10 de octubre de 2010

Viejas, nuevas palabras...

  En recuerdo de un profesor que dejó huella.
                                                
Le vi llegar  con un manantial de libros en sus manos. Le vi  contento al entrar en aquel hervidero ante jocosos mozalbetes y  se acercó hacia nuestros garabateados pupitres.
Aquella mañana vestía  pantalones  grises, camisa a cuadro y pullover de lana, largo y verdoso. Su pelo disuelto, enmarañado, unos espejuelos con gruesa moldura de pasta sobre su nariz. Su mirada  abstraída, de carácter algo soñador. Su cuerpo alto,  medio desgarbado y con andar preciso. Su palabra a media voz, entre la estampida de aquella prole, fue imponiendo el silencio y la atención. Por las ventanas de guillotina, abiertas al Valle, entraba un aire limpio, un aire nuevo mientras  las campanas de la iglesia lejana marcaban el rotar del tiempo.
Aquella mañana, el joven licenciado de acento castizo y mente escrutadora, tranquilo y con verbo fluido habló sobre los libros.  Habló del placer de su lectura llena de tantas historias. Habló de aquellos hombres que se dedicaron y dieron su vida por escribir. Sus palabras nos  invitaban a iniciarnos en aquella aventura.
Alargó sus manos y fue sembrando entre nosotros  libros de su colección; obras de Baroja, Azorín, Machado, Valle Inclán, Juan Ramón Jiménez, Galdós…, Miguel Hernández, Lorca...Buero Vallejo. Nosotros, tan acostumbrados a novelas policiacas. Nosotros los aficionados  a las aventuras del  lejano Oeste, estábamos absortos. Nosotros fieles del capitán Trueno y de Ingrid, del Jabato, o de tantas otras historietas nos íbamos a meter en un extraño laberinto. Pero sus palabras, entrañables palabras, fueron calando en nuestro ánimo abierto por la curiosidad.
Pasaron las horas, pasaron los días, y pasaron las semanas de aquel curso decisivo. Y viajamos por las tierras de Castilla,  acompañamos a Santi Andía, conocimos el mundo esperpéntico de la vieja Galicia, las guerras del siglo XIX,  a la poesía la vimos venir pura, sin ropajes,  volamos al Nueva York surrealista, o paladeamos los sinsabores de las nanas de la cebolla para matar el hambre, tras la cruel  contienda fratricida. El tiempo nos desvelaba otros caminos, al tiempo que íbamos ganando otras guerras a la ignorancia y al desaliento.

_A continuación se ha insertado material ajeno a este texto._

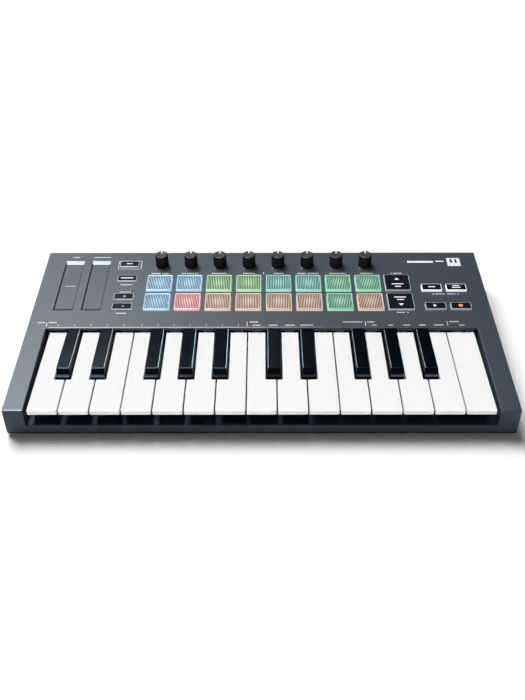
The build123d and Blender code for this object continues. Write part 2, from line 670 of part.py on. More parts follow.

Un día me dejó su libro “Historia de una escalera” y me abrió hacia un mundo más amplio cargado de otras significaciones: un mundo de decadencia, sin ilusiones, ni futuro. Un mundo, entre la monotona realidad de un horizonte cerrado, que reflejaba una España impregnada de un solo color. Y aquel autor, Buero Vallejo, supo dibujar la vida sin esperanzas de la posguerra.   Parecía que ciertas vendas se iban cayendo de nuestros cegatos ojos.  El profesor nos enseñó a leer más allá de las palabras. Yo lo sentí así.
Le vi años después. Le vi  en la Universidad. Le vi de nuevo como profesor. La semilla  ya estaba plantada, ya germinaba y crecía. Solo había que regarla cada día para poder captar esa otra realidad escondida. Años después  me acercó al mundo de los archivos. En ellos vislumbré algo más que viejos legajos polvorientos, escritos de escribanos y firmas de mandamases. Me encontré con la  Historia de mi pueblo. Y supe leer más allá de las viejas palabras.